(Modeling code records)
════

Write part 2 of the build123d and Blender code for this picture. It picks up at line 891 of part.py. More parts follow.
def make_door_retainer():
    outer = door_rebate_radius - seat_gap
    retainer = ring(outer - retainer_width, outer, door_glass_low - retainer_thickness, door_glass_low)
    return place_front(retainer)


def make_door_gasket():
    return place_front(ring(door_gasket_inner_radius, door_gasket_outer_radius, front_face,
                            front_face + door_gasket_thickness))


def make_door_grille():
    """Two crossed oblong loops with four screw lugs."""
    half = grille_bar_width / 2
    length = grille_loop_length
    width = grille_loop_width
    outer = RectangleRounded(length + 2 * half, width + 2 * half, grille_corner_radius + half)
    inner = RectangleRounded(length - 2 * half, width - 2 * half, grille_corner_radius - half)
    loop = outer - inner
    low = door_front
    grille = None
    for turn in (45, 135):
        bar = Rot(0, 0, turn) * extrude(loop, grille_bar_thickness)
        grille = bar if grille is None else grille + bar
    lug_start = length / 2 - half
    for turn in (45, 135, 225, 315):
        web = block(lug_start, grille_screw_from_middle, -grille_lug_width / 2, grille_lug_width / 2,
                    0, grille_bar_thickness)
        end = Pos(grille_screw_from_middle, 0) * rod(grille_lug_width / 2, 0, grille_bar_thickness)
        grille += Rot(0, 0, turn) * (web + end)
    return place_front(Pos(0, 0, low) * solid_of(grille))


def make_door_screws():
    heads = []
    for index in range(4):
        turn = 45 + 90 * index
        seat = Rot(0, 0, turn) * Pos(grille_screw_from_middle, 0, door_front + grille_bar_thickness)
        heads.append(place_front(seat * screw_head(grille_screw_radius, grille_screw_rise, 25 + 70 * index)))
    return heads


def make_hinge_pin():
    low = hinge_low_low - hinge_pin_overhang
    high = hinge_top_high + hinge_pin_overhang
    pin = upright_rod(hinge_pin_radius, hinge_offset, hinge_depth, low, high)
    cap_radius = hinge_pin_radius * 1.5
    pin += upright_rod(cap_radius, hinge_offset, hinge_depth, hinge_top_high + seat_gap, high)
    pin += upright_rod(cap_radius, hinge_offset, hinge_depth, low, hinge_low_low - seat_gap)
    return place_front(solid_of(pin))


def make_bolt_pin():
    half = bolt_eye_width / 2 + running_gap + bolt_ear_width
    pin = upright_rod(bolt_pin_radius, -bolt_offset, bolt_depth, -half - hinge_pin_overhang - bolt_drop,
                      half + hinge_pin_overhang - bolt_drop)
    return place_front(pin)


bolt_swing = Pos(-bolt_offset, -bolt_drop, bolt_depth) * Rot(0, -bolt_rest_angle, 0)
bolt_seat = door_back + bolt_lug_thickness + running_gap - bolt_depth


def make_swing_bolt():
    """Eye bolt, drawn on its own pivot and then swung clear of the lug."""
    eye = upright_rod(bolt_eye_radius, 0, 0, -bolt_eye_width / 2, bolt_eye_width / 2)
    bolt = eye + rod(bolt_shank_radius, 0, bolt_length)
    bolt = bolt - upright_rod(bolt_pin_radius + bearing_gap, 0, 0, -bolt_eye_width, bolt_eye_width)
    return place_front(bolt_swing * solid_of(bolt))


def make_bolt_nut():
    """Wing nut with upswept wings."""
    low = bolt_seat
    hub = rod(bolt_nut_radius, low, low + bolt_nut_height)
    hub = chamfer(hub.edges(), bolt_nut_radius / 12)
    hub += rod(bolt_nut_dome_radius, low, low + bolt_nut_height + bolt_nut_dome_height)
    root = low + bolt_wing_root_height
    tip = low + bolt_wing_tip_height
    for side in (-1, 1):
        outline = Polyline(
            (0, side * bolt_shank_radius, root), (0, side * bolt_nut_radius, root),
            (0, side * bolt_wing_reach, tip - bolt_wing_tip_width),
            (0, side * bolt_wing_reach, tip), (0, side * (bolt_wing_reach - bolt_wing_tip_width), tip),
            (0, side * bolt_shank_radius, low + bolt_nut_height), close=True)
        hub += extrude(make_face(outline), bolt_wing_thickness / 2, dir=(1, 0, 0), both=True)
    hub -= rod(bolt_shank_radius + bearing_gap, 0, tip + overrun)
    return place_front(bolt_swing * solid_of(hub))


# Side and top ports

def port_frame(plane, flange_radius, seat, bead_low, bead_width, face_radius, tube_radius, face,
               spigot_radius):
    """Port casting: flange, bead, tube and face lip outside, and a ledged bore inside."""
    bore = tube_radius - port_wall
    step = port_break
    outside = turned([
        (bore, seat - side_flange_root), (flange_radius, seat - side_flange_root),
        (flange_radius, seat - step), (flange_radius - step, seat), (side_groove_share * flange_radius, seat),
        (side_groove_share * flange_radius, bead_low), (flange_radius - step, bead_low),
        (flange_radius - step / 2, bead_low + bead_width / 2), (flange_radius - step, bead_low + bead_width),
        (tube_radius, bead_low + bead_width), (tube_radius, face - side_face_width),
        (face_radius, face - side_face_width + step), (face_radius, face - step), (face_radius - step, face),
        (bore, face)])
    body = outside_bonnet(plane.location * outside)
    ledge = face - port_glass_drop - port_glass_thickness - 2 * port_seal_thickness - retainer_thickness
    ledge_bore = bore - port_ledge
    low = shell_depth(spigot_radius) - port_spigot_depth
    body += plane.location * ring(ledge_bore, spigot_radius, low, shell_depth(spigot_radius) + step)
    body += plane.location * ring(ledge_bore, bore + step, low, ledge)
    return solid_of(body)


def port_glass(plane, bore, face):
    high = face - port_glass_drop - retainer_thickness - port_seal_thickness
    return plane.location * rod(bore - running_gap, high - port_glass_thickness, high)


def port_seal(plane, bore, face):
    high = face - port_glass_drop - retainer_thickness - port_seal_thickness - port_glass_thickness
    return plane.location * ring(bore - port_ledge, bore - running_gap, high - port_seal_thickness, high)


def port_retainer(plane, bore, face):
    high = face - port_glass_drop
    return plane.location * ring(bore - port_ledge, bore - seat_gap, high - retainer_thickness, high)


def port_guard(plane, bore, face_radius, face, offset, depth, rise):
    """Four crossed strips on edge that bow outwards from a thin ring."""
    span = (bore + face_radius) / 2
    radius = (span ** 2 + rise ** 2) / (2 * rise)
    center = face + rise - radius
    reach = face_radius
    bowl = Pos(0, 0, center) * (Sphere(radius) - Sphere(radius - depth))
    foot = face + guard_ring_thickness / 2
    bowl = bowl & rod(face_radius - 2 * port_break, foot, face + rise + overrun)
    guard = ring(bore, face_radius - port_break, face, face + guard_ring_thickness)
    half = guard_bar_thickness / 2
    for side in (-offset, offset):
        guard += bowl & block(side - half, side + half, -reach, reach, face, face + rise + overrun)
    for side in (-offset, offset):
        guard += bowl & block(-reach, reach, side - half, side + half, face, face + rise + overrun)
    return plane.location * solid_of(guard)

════

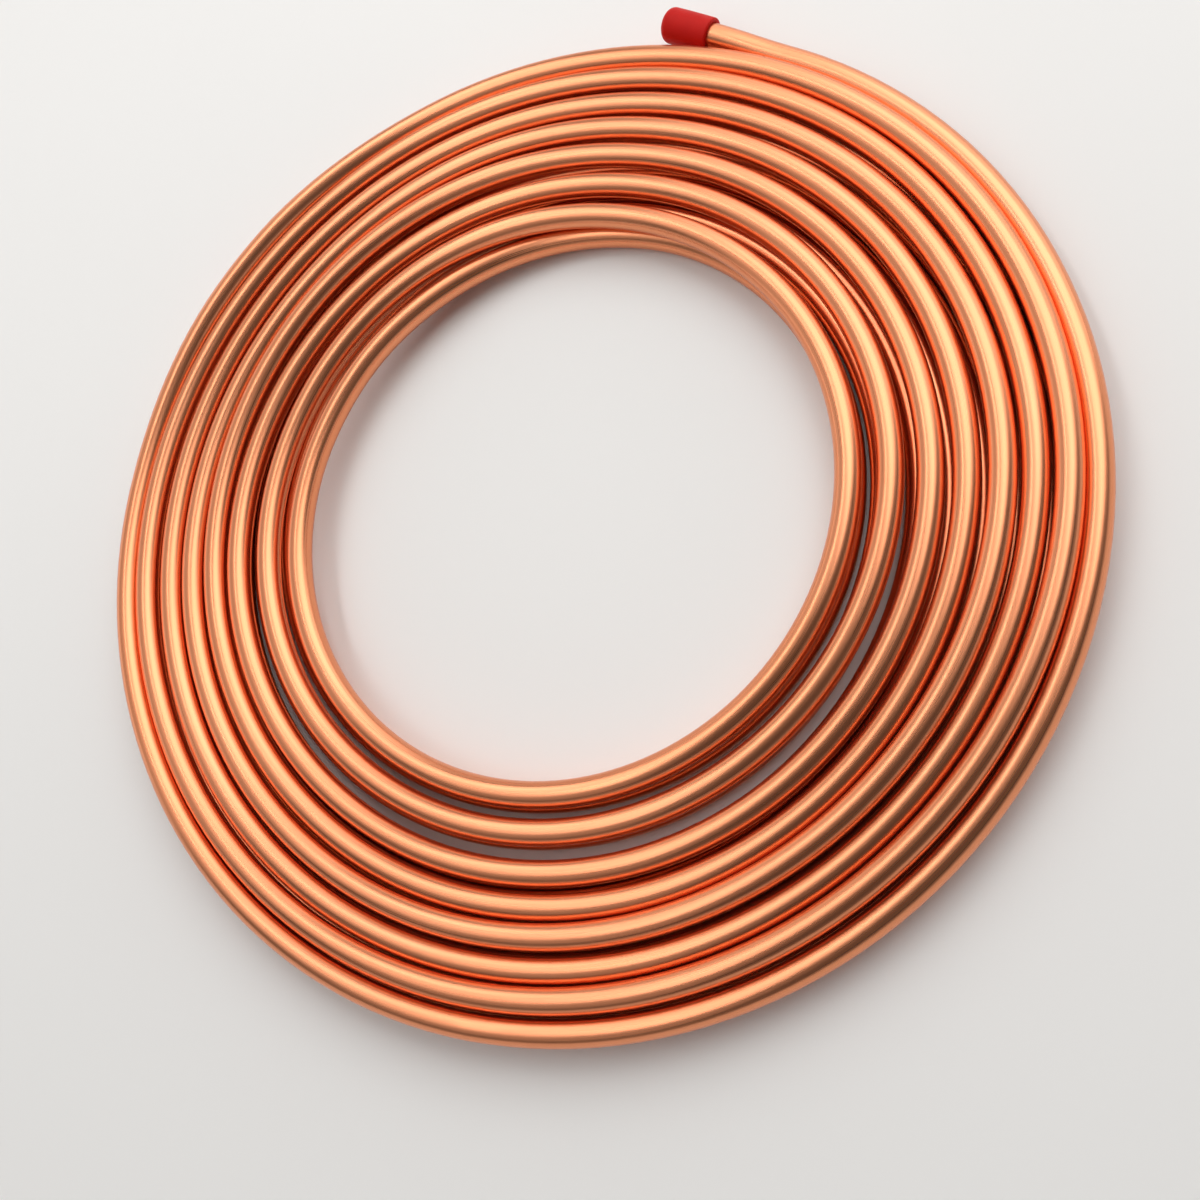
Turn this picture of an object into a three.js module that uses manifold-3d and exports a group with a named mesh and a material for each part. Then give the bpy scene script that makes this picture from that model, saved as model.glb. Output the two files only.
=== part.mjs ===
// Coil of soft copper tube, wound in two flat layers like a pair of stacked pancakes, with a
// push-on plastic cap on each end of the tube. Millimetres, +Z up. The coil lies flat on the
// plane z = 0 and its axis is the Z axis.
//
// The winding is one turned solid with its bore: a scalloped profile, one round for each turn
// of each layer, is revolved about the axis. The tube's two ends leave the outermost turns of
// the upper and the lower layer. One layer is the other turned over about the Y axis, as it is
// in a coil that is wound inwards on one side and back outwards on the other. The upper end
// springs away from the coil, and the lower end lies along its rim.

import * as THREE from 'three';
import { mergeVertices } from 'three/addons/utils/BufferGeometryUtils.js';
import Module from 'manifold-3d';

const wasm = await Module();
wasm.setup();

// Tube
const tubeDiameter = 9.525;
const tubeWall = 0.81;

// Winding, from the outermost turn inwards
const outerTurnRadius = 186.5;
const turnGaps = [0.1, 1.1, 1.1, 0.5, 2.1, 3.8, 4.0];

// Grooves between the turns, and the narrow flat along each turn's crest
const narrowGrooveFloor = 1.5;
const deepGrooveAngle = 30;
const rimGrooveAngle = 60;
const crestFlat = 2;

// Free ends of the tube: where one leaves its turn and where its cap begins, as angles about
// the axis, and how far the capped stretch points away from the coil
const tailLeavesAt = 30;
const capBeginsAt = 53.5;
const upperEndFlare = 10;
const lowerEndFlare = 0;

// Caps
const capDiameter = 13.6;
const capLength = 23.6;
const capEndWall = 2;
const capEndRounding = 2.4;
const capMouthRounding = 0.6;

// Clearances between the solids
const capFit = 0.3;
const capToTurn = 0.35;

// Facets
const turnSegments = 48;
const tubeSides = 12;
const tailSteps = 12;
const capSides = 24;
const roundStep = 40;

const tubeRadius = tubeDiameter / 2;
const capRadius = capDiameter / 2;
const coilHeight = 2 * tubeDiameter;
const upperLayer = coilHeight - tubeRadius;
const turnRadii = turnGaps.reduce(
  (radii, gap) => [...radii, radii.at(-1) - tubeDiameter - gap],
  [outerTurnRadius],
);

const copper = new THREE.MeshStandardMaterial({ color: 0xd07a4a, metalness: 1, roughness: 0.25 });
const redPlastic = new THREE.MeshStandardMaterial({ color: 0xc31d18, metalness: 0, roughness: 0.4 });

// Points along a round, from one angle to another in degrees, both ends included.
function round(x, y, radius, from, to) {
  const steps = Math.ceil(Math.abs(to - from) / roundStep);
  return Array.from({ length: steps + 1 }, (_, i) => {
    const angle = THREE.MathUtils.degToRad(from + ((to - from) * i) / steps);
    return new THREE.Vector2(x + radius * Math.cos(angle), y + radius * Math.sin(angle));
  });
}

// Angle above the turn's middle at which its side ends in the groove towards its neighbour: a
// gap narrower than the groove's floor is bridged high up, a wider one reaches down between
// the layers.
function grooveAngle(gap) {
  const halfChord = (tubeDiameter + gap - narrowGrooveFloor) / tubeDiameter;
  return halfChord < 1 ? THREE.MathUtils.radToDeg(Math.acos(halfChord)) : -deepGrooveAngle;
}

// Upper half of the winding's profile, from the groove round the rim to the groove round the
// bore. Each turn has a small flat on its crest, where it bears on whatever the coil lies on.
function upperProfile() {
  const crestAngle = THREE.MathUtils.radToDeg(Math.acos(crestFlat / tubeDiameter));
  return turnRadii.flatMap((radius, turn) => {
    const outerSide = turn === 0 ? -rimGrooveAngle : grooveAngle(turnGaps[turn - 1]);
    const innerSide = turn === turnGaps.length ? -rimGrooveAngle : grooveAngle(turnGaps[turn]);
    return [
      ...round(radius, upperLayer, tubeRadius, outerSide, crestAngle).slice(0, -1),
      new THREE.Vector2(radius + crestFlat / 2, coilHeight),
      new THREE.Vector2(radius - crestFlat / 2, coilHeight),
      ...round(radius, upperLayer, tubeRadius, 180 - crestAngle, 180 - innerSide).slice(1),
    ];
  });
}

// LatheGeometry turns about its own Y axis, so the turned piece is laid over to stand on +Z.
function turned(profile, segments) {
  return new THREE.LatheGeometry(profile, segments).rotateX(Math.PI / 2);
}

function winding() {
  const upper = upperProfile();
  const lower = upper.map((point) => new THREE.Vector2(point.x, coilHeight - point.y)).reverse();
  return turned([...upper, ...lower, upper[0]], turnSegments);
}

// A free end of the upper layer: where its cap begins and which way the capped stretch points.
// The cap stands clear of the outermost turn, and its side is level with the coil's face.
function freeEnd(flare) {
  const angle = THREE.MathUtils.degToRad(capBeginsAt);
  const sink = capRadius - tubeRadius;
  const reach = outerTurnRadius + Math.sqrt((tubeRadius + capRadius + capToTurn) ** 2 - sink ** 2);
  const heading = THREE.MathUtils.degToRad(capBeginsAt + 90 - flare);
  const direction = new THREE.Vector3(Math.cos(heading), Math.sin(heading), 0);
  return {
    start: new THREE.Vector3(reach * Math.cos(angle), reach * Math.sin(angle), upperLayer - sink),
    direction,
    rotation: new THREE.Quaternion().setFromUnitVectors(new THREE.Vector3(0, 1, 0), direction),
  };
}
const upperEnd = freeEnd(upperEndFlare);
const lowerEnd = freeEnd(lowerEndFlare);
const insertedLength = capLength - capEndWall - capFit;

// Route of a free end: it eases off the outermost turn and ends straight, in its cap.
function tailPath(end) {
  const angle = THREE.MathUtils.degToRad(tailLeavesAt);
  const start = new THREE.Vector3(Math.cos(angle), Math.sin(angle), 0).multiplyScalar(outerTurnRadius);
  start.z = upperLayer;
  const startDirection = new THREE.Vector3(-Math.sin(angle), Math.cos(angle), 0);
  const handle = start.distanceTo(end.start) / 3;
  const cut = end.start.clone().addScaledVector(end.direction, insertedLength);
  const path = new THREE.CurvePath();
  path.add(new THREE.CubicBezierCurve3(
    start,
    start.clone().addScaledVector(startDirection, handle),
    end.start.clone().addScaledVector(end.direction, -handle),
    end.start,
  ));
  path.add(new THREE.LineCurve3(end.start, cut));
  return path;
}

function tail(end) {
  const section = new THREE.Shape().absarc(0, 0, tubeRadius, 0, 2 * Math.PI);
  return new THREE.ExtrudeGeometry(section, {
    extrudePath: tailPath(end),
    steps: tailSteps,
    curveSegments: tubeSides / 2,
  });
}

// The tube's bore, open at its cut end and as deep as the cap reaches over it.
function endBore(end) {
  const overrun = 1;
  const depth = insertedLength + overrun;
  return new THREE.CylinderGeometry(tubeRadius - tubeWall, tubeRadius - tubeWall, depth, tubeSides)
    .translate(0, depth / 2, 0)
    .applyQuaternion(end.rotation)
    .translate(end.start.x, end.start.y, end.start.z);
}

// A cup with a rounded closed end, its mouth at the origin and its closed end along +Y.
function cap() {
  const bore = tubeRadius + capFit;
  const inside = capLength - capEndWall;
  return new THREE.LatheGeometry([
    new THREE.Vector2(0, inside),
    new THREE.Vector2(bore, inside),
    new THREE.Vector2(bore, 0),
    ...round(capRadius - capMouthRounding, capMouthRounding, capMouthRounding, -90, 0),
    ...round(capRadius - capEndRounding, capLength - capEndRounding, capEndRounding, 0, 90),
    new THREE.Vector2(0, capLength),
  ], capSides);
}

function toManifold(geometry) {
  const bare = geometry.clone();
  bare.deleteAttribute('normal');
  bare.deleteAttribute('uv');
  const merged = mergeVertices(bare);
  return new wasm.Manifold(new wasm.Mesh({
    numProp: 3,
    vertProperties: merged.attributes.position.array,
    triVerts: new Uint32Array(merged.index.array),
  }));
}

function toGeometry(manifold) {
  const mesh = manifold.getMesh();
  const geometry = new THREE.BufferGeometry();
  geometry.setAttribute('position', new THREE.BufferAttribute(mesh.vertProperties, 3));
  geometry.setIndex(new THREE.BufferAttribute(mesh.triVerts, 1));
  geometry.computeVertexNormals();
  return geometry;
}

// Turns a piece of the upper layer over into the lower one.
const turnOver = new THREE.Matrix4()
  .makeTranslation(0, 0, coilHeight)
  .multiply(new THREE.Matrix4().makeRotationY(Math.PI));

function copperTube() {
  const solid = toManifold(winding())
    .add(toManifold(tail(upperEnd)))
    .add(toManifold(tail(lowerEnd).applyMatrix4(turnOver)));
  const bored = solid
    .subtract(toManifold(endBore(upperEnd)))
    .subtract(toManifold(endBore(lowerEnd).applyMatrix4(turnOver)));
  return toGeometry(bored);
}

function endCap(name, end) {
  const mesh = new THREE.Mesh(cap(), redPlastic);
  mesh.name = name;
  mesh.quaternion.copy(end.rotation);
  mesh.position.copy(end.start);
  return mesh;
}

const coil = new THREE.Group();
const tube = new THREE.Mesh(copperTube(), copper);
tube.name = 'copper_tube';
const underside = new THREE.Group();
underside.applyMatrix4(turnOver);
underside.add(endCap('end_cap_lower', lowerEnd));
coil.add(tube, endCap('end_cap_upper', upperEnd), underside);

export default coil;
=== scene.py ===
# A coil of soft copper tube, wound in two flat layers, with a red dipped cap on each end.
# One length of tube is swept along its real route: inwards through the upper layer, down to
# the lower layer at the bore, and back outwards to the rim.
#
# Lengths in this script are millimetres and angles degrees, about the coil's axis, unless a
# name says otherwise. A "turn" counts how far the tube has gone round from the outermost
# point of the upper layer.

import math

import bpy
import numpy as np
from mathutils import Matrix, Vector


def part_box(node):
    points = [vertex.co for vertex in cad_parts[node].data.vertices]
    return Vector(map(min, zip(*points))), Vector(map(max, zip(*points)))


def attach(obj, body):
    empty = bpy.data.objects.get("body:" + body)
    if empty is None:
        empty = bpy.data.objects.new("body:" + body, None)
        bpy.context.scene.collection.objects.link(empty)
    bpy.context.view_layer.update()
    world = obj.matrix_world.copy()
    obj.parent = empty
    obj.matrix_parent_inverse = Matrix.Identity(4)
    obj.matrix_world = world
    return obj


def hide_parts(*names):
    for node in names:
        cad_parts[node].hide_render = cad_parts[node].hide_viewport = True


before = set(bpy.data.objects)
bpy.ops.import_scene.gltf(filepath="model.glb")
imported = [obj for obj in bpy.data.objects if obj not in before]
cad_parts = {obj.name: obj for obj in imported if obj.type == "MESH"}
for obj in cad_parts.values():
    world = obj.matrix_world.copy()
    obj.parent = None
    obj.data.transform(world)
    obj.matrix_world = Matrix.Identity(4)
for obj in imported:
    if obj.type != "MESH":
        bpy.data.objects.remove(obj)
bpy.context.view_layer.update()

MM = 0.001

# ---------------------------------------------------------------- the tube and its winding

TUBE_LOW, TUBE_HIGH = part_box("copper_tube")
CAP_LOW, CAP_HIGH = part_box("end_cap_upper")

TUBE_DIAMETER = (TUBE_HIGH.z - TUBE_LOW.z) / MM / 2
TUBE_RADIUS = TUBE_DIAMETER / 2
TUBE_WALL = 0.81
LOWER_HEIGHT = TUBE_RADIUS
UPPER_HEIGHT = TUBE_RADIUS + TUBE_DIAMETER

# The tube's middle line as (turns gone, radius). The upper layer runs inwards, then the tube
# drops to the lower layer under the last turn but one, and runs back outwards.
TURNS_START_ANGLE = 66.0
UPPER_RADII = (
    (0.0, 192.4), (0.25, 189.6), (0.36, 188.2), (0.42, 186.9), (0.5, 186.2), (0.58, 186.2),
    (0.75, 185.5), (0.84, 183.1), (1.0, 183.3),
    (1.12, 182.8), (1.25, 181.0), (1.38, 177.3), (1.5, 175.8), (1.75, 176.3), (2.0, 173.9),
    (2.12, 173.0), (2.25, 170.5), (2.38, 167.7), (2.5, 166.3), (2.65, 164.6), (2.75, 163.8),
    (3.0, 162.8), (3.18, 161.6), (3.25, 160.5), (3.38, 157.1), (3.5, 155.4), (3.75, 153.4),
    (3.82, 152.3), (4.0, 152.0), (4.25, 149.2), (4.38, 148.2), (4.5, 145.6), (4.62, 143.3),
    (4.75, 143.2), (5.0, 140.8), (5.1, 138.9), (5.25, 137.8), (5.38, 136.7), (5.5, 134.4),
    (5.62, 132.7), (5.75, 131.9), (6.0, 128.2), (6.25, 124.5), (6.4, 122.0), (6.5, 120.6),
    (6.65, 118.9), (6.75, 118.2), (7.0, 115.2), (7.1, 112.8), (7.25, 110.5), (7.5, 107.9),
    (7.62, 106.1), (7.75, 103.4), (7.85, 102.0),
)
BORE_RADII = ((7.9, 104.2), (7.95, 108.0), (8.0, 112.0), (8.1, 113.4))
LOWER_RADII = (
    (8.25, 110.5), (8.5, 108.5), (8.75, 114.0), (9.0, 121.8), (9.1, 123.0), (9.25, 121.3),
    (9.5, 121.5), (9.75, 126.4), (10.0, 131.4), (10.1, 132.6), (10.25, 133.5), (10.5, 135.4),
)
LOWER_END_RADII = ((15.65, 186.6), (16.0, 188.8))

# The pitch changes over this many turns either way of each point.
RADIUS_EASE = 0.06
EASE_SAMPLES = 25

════

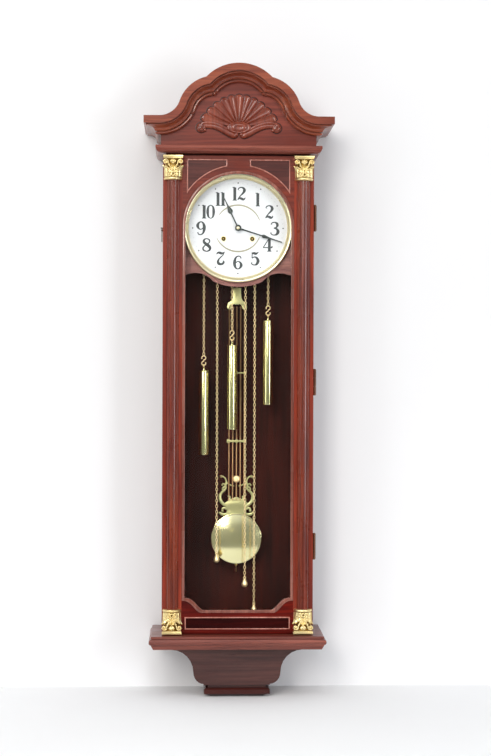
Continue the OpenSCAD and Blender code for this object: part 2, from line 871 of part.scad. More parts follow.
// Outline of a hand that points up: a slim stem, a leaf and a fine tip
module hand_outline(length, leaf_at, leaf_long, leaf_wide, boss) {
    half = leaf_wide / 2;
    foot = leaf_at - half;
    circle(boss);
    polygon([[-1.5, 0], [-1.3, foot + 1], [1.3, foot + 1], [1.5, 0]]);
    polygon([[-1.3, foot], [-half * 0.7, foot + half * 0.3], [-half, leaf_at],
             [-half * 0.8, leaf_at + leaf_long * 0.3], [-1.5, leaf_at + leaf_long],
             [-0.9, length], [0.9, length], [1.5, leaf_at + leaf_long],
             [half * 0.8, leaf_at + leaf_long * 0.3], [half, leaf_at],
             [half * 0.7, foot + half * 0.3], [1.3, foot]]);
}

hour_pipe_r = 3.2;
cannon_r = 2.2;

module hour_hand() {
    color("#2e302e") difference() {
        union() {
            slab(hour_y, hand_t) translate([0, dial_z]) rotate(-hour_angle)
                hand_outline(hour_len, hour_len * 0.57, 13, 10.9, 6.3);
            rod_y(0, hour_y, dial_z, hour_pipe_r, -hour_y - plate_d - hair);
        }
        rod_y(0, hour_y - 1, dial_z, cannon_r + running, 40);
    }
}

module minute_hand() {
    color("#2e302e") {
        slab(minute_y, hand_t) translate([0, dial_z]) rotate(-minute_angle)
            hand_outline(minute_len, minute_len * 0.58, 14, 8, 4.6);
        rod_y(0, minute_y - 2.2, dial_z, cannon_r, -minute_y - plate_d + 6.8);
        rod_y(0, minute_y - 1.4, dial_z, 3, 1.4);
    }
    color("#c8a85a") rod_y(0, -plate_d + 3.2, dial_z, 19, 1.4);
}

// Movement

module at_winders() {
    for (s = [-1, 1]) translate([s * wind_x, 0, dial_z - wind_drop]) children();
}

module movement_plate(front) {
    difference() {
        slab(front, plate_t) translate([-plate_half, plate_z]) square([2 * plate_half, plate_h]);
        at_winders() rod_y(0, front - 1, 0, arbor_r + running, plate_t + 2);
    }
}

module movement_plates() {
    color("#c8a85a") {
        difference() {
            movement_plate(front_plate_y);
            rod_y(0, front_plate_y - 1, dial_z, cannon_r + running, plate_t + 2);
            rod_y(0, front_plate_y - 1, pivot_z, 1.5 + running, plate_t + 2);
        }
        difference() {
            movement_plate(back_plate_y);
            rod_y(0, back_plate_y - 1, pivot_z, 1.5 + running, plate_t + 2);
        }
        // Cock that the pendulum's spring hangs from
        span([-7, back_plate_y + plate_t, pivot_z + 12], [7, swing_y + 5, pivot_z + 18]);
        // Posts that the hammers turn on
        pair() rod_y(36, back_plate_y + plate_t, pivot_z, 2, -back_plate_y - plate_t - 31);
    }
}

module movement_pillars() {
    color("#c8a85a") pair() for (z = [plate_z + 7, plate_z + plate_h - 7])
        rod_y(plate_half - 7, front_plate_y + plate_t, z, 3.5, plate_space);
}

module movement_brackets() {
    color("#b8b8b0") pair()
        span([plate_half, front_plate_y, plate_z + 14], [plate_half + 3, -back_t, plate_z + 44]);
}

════

Starting with the line with "Turn this picture" and ending with the line with "const lowerEndFlare = 0;", extract every line exactly and nothing outside that span.

### Full answer
Turn this picture of an object into a three.js module that uses manifold-3d and exports a group with a named mesh and a material for each part. Then give the bpy scene script that makes this picture from that model, saved as model.glb. Output the two files only.
=== part.mjs ===
// Coil of soft copper tube, wound in two flat layers like a pair of stacked pancakes, with a
// push-on plastic cap on each end of the tube. Millimetres, +Z up. The coil lies flat on the
// plane z = 0 and its axis is the Z axis.
//
// The winding is one turned solid with its bore: a scalloped profile, one round for each turn
// of each layer, is revolved about the axis. The tube's two ends leave the outermost turns of
// the upper and the lower layer. One layer is the other turned over about the Y axis, as it is
// in a coil that is wound inwards on one side and back outwards on the other. The upper end
// springs away from the coil, and the lower end lies along its rim.

import * as THREE from 'three';
import { mergeVertices } from 'three/addons/utils/BufferGeometryUtils.js';
import Module from 'manifold-3d';

const wasm = await Module();
wasm.setup();

// Tube
const tubeDiameter = 9.525;
const tubeWall = 0.81;

// Winding, from the outermost turn inwards
const outerTurnRadius = 186.5;
const turnGaps = [0.1, 1.1, 1.1, 0.5, 2.1, 3.8, 4.0];

// Grooves between the turns, and the narrow flat along each turn's crest
const narrowGrooveFloor = 1.5;
const deepGrooveAngle = 30;
const rimGrooveAngle = 60;
const crestFlat = 2;

// Free ends of the tube: where one leaves its turn and where its cap begins, as angles about
// the axis, and how far the capped stretch points away from the coil
const tailLeavesAt = 30;
const capBeginsAt = 53.5;
const upperEndFlare = 10;
const lowerEndFlare = 0;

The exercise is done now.